The future of British politics is a choice, made either at an early election or, less likely, another referendum, between emulating Norway (which pays to get most of the single market and accepts a liberal immigration regime) or Canada (which has a limited bespoke EU trade deal and its own immigration rules). …
If our options for Brexit boil down to Norway and Canada, I’d take Norway every time: it would make us richer, and might just halt the latest drive for Scottish independence. But it’s not me that has to be persuaded. It’s the rest of the electorate, especially the 17.4 million who voted Leave. The battle to convince Leavers it’s in Britain’s best interests to keep some bankers and some immigrants will divide and define our politics.

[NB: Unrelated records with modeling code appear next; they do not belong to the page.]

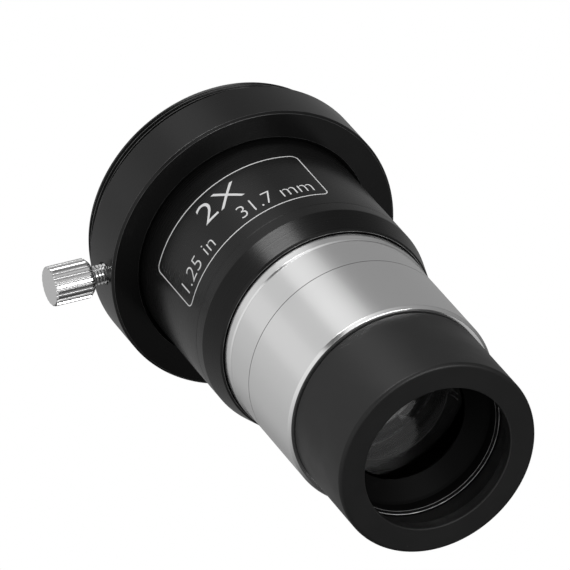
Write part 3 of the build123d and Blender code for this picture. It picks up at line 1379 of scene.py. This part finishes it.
@dataclass
class Label:
    """Printed frame and markings, wrapped round the barrel."""

    azimuth: float = -58.5
    span: float = 93.0
    rear: float = 17.2
    front: float = 29.0
    line: float = 0.17
    corner: float = 1.0
    thickness: float = 0.02
    slice_width: float = 0.35
    thinning: float = 0.07

    def build(self, shop: Workshop) -> None:
        """Build the frame line and both lines of text.

        Args:
            shop: Workshop that finishes them.
        """
        radius = node_box("main_barrel")[1].x
        width = math.radians(self.span) * radius
        shop.finish(
            "label_frame", self._wrap(self._frame(width), radius), Finishes.INK, "body_tube",
            weighted=False,
        )
        lines = (
            ("label_power", "2X", 4.5, 2.15, None),
            ("label_size", "1.25 in     31.7 mm", 3.1, -3.1, 0.88 * width),
        )
        for name, text, height, middle, fit in lines:
            shape = self._wrap(self._text(text, height, middle, fit), radius)
            shop.finish(name, shape, Finishes.INK, "body_tube", weighted=False)

    def _frame(self, width: float) -> BMesh:
        """Draw the frame line flat, as a thin strip round a rectangle with round corners.

        Args:
            width: Length of the frame along the barrel's girth.

        Returns:
            The flat strip, in metres.
        """
        shape = bmesh.new()
        bmesh.ops.create_grid(shape, x_segments=1, y_segments=1, size=0.5)
        size = Matrix.Diagonal((width * MM, (self.front - self.rear) * MM, 1, 1))
        bmesh.ops.transform(shape, matrix=size, verts=shape.verts)
        bmesh.ops.bevel(
            shape,
            geom=list(shape.verts),
            offset=self.corner * MM,
            offset_type="OFFSET",
            segments=8,
            profile=0.5,
            affect="VERTICES",
            material=-1,
        )
        inner = list(shape.faces)
        bmesh.ops.inset_region(
            shape, faces=inner, thickness=self.line * MM, use_boundary=True, use_even_offset=True
        )
        bmesh.ops.delete(shape, geom=inner, context="FACES")
        return shape

    def _text(self, text: str, height: float, middle: float, fit: float | None) -> BMesh:
        """Draw one line of text flat and centred.

        Args:
            text: The words.
            height: Height of the figures.
            middle: Height of the line's middle above the label's own middle.
            fit: Width to stretch the line to, or None to leave it.

        Returns:
            The flat text, in metres.
        """
        curve = bpy.data.curves.new(text, "FONT")
        curve.body, curve.align_x, curve.align_y = text, "CENTER", "CENTER"
        curve.size = height / 0.72 * MM
        curve.offset = -self.thinning * MM
        carrier = bpy.data.objects.new(text, curve)
        bpy.context.scene.collection.objects.link(carrier)
        made = bpy.data.meshes.new_from_object(carrier.evaluated_get(bpy.context.evaluated_depsgraph_get()))
        bpy.data.objects.remove(carrier)
        shape = bmesh.new()
        shape.from_mesh(made)
        bmesh.ops.remove_doubles(shape, verts=shape.verts, dist=MERGE_DISTANCE)
        xs = [v.co.x for v in shape.verts]
        ys = [v.co.y for v in shape.verts]
        stretch = fit * MM / (max(xs) - min(xs)) if fit else 1.0
        centre = Vector(((max(xs) + min(xs)) / 2, (max(ys) + min(ys)) / 2, 0))
        place = Matrix.Translation((0, middle * MM, 0)) @ Matrix.Diagonal((stretch, 1, 1, 1))
        bmesh.ops.transform(shape, matrix=place @ Matrix.Translation(-centre), verts=shape.verts)
        return shape

    def _wrap(self, shape: BMesh, radius: float) -> BMesh:
        """Give a flat drawing its thickness and bend it round the barrel.

        Args:
            shape: The drawing, with the reading direction along X.
            radius: Radius of the barrel.

        Returns:
            The closed, bent shape.
        """
        reach = max(abs(v.co.x) for v in shape.verts)
        cuts = int(2 * reach / (self.slice_width * MM))
        for index in range(1, cuts):
            bmesh.ops.bisect_plane(
                shape,
                geom=[*shape.verts, *shape.edges, *shape.faces],
                dist=1e-8,
                plane_co=(-reach + 2 * reach * index / cuts, 0, 0),
                plane_no=(1, 0, 0),
            )
        base = list(shape.faces)
        raised = bmesh.ops.extrude_face_region(shape, geom=base, use_keep_orig=True)["geom"]
        for vertex in (g for g in raised if isinstance(g, BMVert)):
            vertex.co.z += self.thickness * MM
        middle = (self.rear + self.front) / 2 * MM
        ground = radius * MM + 0.001 * MM
        for vertex in shape.verts:
            angle = math.radians(self.azimuth) - vertex.co.x / ground
            out = ground + vertex.co.z
            vertex.co = (out * math.cos(angle), out * math.sin(angle), middle - vertex.co.y)
        return close_up(shape)


# ---------------------------------------------------------------------------------------------
# Studio


@dataclass(frozen=True)
class Softbox:
    """Area light that faces the lens from a direction, with its angular size and its radiance."""

    name: str
    azimuth: float
    elevation: float
    width: float
    height: float
    radiance: float
    distance: float = 0.6
    outline: str = "RECTANGLE"

    def build(self, target: Vector) -> None:
        """Set the light up.

        Args:
            target: Point that it faces, in metres.
        """
        data = bpy.data.lights.new(self.name, "AREA")
        data.shape = self.outline
        data.size = 2 * self.distance * math.tan(math.radians(self.width / 2))
        data.size_y = 2 * self.distance * math.tan(math.radians(self.height / 2))
        data.energy = self.radiance * math.pi * data.size * data.size_y
        lamp = bpy.data.objects.new(self.name, data)
        turn, rise = math.radians(self.azimuth), math.radians(self.elevation)
        out = Vector((math.cos(turn) * math.cos(rise), math.sin(turn) * math.cos(rise), math.sin(rise)))
        lamp.location = target + out * self.distance
        lamp.rotation_mode = "QUATERNION"
        lamp.rotation_quaternion = out.to_track_quat("Z", "Y")
        lamp.visible_camera = False
        bpy.context.scene.collection.objects.link(lamp)


@dataclass
class Studio:
    """White table, soft surroundings, softboxes and camera."""

    camera_azimuth: float = 33.66
    camera_elevation: float = 51.43
    camera_roll: float = 138.75
    camera_distance: float = 1276.0
    camera_offset: tuple[float, float] = (-5.72, 6.435)
    aim_height: float = 37.0
    focal_length: float = 568.4
    table_half: float = 3.0
    low_ring: tuple[tuple[float, float], ...] = (
        (-180, 0.31), (-117, 0.31), (-107, 0.38), (-98, 0.62), (-87, 0.78), (-76, 0.84), (-66, 0.80),
        (-58, 0.60), (-38, 0.62), (-28, 0.72), (-7, 0.72), (3, 0.60), (23, 0.55), (43, 0.49), (63, 0.455),
        (83, 0.35), (93, 0.31), (180, 0.31),
    )
    middle_ring: tuple[tuple[float, float], ...] = (
        (-180, 0.2), (-165, 0.1), (-130, 0.08), (-110, 0.15), (-90, 0.35), (-60, 0.4), (0, 0.48), (50, 0.45),
        (75, 0.2), (95, 0.1), (180, 0.2),
    )
    high_ring: tuple[tuple[float, float], ...] = (
        (-180, 0.25), (-150, 0.28), (-125, 0.34), (-108, 0.5), (-98, 0.75), (-90, 1.0), (-70, 1.1),
        (-66, 0.12), (-47, 0.12),
        (-43, 0.9), (0, 0.8), (50, 0.35), (80, 0.05), (150, 0.05), (180, 0.25),
    )
    ring_blends: tuple[tuple[float, float], ...] = ((-0.68, -0.52), (-0.3, -0.1))
    softboxes: tuple[Softbox, ...] = (
        Softbox("overhead softbox", -74, -21, 27, 15, 9.5),
        Softbox("high softbox", -122, 61, 26, 18, 9.0),
        Softbox("wide lens glint", 134, 53, 15, 15, 0.4, outline="ELLIPSE"),
        Softbox("lens glint", 134, 53, 12, 12, 0.4, outline="ELLIPSE"),
        Softbox("narrow lens glint", 134, 53, 9, 9, 0.5, outline="ELLIPSE"),
        Softbox("core lens glint", 134, 53, 6, 6, 0.5, outline="ELLIPSE"),
    )

    def build(self) -> None:
        """Build the studio."""
        self._build_camera()
        self._build_surroundings()
        self._build_table()
        for light in self.softboxes:
            light.build(Vector((0, 0, self.aim_height * MM)))
        bpy.context.scene.view_settings.view_transform = "Standard"

    def _build_camera(self) -> None:
        """Make the camera and set it as the scene's."""
        turn, rise, roll = (
            math.radians(a) for a in (self.camera_azimuth, self.camera_elevation, self.camera_roll)
        )
        back = Vector((math.sin(turn) * math.cos(rise), -math.cos(turn) * math.cos(rise), math.sin(rise)))
        level = Vector((math.cos(turn), math.sin(turn), 0))
        above = back.cross(level)
        right = level * math.cos(roll) + above * math.sin(roll)
        up = above * math.cos(roll) - level * math.sin(roll)
        place = Vector((0, 0, self.aim_height)) + back * self.camera_distance
        place += right * self.camera_offset[0] + up * self.camera_offset[1]
        data = bpy.data.cameras.new("camera")
        data.lens, data.sensor_width = self.focal_length, 36.0
        data.clip_start, data.clip_end = 0.05, 20.0
        camera = bpy.data.objects.new("camera", data)
        camera.matrix_world = Matrix.Translation(place * MM) @ Matrix((right, up, back)).transposed().to_4x4()
        bpy.context.scene.collection.objects.link(camera)
        bpy.context.scene.camera = camera

    def _build_surroundings(self) -> None:
        """Make the surroundings: white behind the lens, and a soft tent of greys that it reflects."""
        world = bpy.data.worlds.new("light tent")
        bpy.context.scene.world = world
        world.use_nodes = True
        tree = world.node_tree
        tree.nodes.clear()
        split = tree.nodes.new("ShaderNodeSeparateXYZ")
        tree.links.new(tree.nodes.new("ShaderNodeTexCoord").outputs["Generated"], split.inputs[0])
        turn = Effects._math(tree, "ARCTAN2", split.outputs["Y"], split.outputs["X"])
        share = Effects._math(tree, "ADD", Effects._math(tree, "DIVIDE", turn, 2 * math.pi), 0.5)
        level = self._ring_level(tree, share, self.low_ring)
        for ring, (start, end) in zip((self.middle_ring, self.high_ring), self.ring_blends):
            fade = tree.nodes.new("ShaderNodeMapRange")
            fade.interpolation_type = "SMOOTHSTEP"
            fade.inputs["From Min"].default_value = start
            fade.inputs["From Max"].default_value = end
            tree.links.new(split.outputs["Z"], fade.inputs["Value"])
            blend = tree.nodes.new("ShaderNodeMix")
            blend.data_type = "RGBA"
            tree.links.new(fade.outputs[0], blend.inputs[0])
            tree.links.new(level, blend.inputs[6])
            tree.links.new(self._ring_level(tree, share, ring), blend.inputs[7])
            level = blend.outputs[2]
        tent = tree.nodes.new("ShaderNodeBackground")
        tree.links.new(level, tent.inputs[0])
        white = tree.nodes.new("ShaderNodeBackground")
        white.inputs[0].default_value = (1, 1, 1, 1)
        self._choose_for_camera(tree, tent, white, tree.nodes.new("ShaderNodeOutputWorld"))

    @staticmethod
    def _ring_level(
        tree: bpy.types.NodeTree, share: bpy.types.NodeSocket, ring: Sequence[tuple[float, float]]
    ) -> bpy.types.NodeSocket:
        """Add the greys of one ring of the tent.

        Args:
            tree: The tent's nodes.
            share: Place round the ring, from 0 to 1.
            ring: Pairs of an azimuth in degrees and a grey, in order.

        Returns:
            The ring's grey at that place.
        """
        node = tree.nodes.new("ShaderNodeValToRGB")
        tree.links.new(share, node.inputs[0])
        elements = node.color_ramp.elements
        for azimuth, _ in ring[1:-1]:
            elements.new(azimuth / 360 + 0.5)
        for element, (azimuth, level) in zip(elements, ring):
            element.position = azimuth / 360 + 0.5
            element.color = (level, level, level, 1)
        return node.outputs[0]

    @staticmethod
    def _choose_for_camera(
        tree: bpy.types.NodeTree, other: bpy.types.Node, seen: bpy.types.Node, output: bpy.types.Node
    ) -> None:
        """Show one shader to the camera and another to every other ray.

        Args:
            tree: Tree that holds them.
            other: Shader for the other rays.
            seen: Shader for the camera.
            output: The tree's output.
        """
        choose = tree.nodes.new("ShaderNodeMixShader")
        path = tree.nodes.new("ShaderNodeLightPath")
        tree.links.new(path.outputs["Is Camera Ray"], choose.inputs[0])
        tree.links.new(other.outputs[0], choose.inputs[1])
        tree.links.new(seen.outputs[0], choose.inputs[2])
        tree.links.new(choose.outputs[0], output.inputs[0])

    def _build_table(self) -> None:
        """Make the white table that the lens stands on, which lets light through from below."""
        shape = bmesh.new()
        bmesh.ops.create_grid(shape, x_segments=2, y_segments=2, size=self.table_half)
        bmesh.ops.translate(shape, vec=(0, 0, -0.03 * MM), verts=shape.verts)
        table = new_object("table", shape)
        paint = bpy.data.materials.new("white table")
        paint.use_nodes = True
        tree = paint.node_tree
        tree.nodes.remove(tree.nodes["Principled BSDF"])
        glow = tree.nodes.new("ShaderNodeEmission")
        clear = tree.nodes.new("ShaderNodeBsdfTransparent")
        self._choose_for_camera(tree, clear, glow, tree.nodes["Material Output"])
        table.data.materials.append(paint)


def main() -> None:
    """Build the studio and every sub-assembly in order."""
    logging.basicConfig(level=logging.INFO, format="%(name)s: %(message)s")
    Studio().build()
    shop = Workshop()
    for part in (EyepieceCollar(), MainBarrel(), Nosepiece(), LensCell(), Thumbscrew(), Label()):
        part.build(shop)


if __name__ == "__main__":
    main()
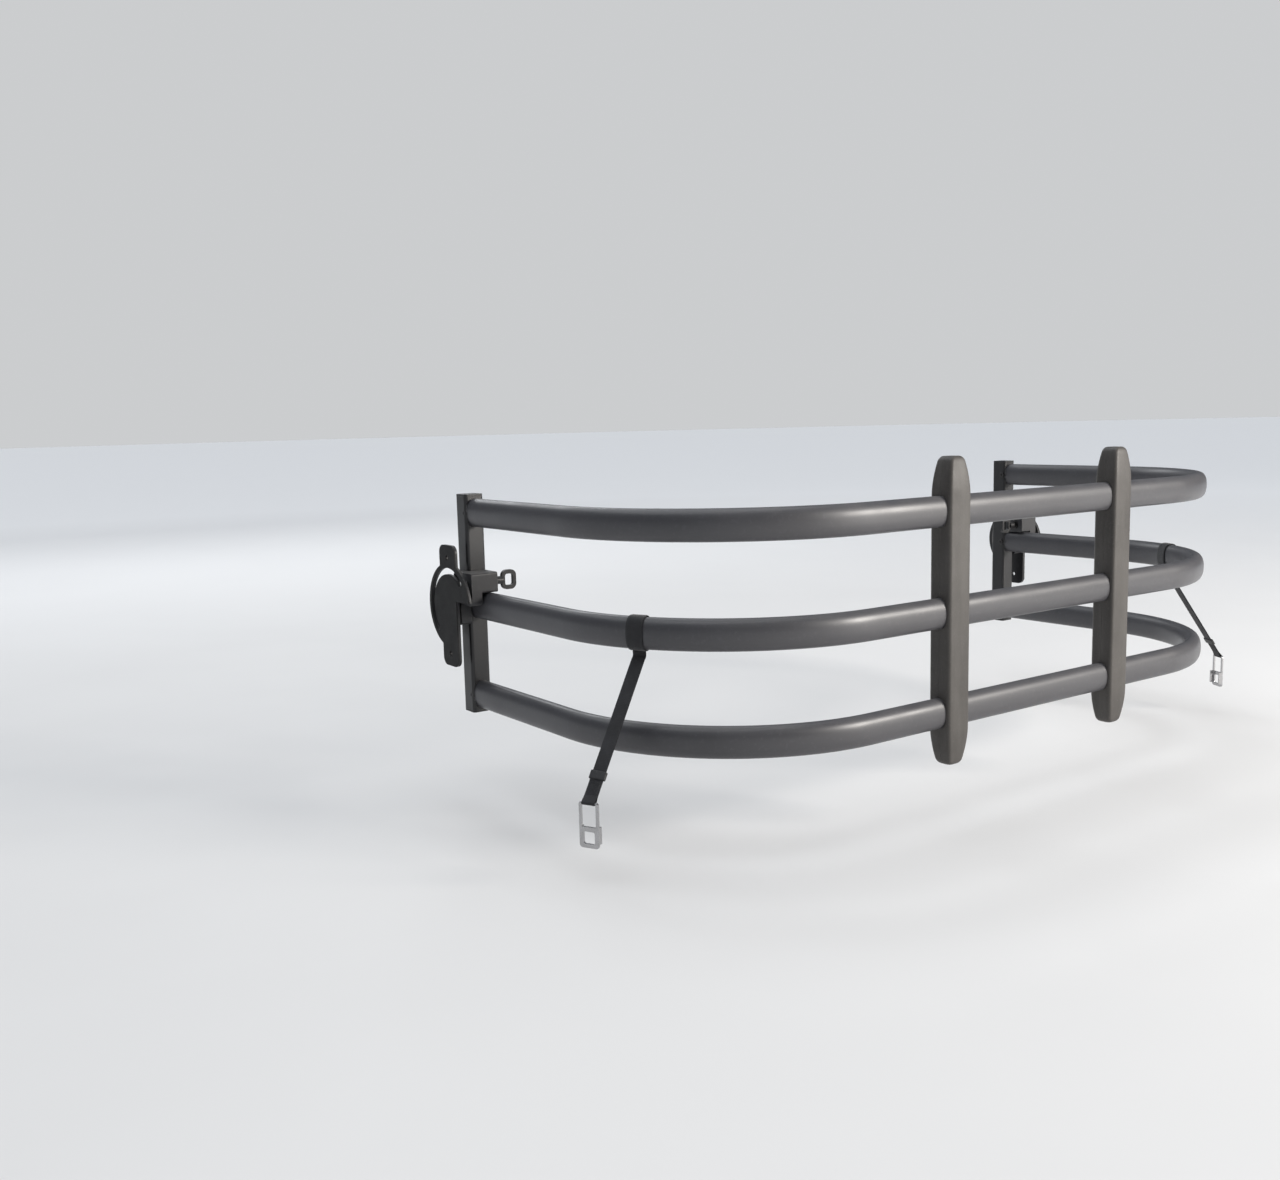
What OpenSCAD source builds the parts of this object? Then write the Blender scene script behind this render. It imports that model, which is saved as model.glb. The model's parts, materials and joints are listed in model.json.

Nigel Farage will be against, insisting that nothing less than an end to free movement will do. That could well see Ukip finally make its real electoral breakthrough, winning scores of seats in the Commons. Mr Farage may hope to peel off some Tory Leavers, but Boris Johnson, Michael Gove, Dan Hannan and even Nadine Dorries are all signalling that they want Norway, not Canada.
If – and this seems entirely plausible – Ukip does grow into a real national force on an “out means out” ticket, it will be at the expense of Labour in what used to be its northern heartlands. Labour itself would survive only in London and a few university towns, fighting for scraps with the last Lib Dems.